The most energy-efficient system on the Green500 is the MN-3, based on a new server from Preferred Networks. It achieved a record 21.1 gigaflops/watt during its 1.62 petaflops performance run. The system derives its superior power efficiency from the MN-Core chip, an accelerator optimized for matrix arithmetic. It is ranked number 395 in the TOP500 list.
In second position is the new NVIDIA Selene supercomputer, a DGX A100 SuperPOD powered by the new A100 GPUs. It occupies position seven on the TOP500.
In third position is the NA-1 system, a PEZY Computing/Exascaler system installed at NA Simulation in Japan. It achieved 18.4 gigaflops/watt and is at position 470 on the TOP500.
The number nine system on the Green500 is the top-performing Fugaku supercomputer, which delivered 14.67 gigaflops per watt. It is just behind Summit in power efficiency, which achieved 14.72 gigaflops/watt.
The TOP500 list has incorporated the High-Performance Conjugate Gradient (HPCG) Benchmark results, which provided an alternative metric for assessing supercomputer performance and is meant to complement the HPL measurement.

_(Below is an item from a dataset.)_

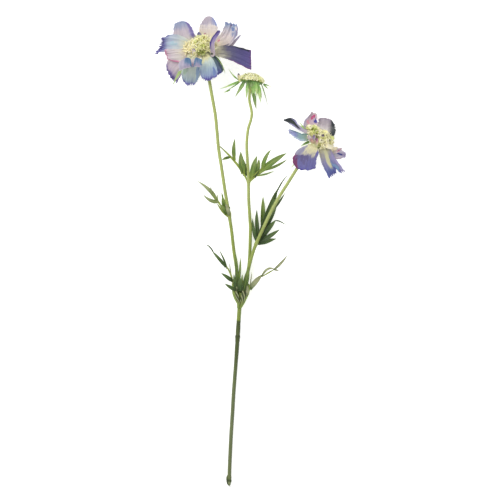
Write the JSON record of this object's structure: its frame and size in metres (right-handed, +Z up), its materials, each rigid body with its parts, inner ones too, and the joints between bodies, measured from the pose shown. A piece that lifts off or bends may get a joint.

The number one TOP500 supercomputer, Fugaku, is also now the leader on the HPCG benchmark with a record 13.4 HPCG-petaflops. The two US Department of Energy systems, Summit at ORNL and Sierra at LLNL, are now second and third, respectively, on the HPCG benchmark. Summit achieved 2.93 HPCG-petaflops and Sierra 1.80 HPCG-petaflops. All the remaining systems achieved less than one HPCG-petaflops.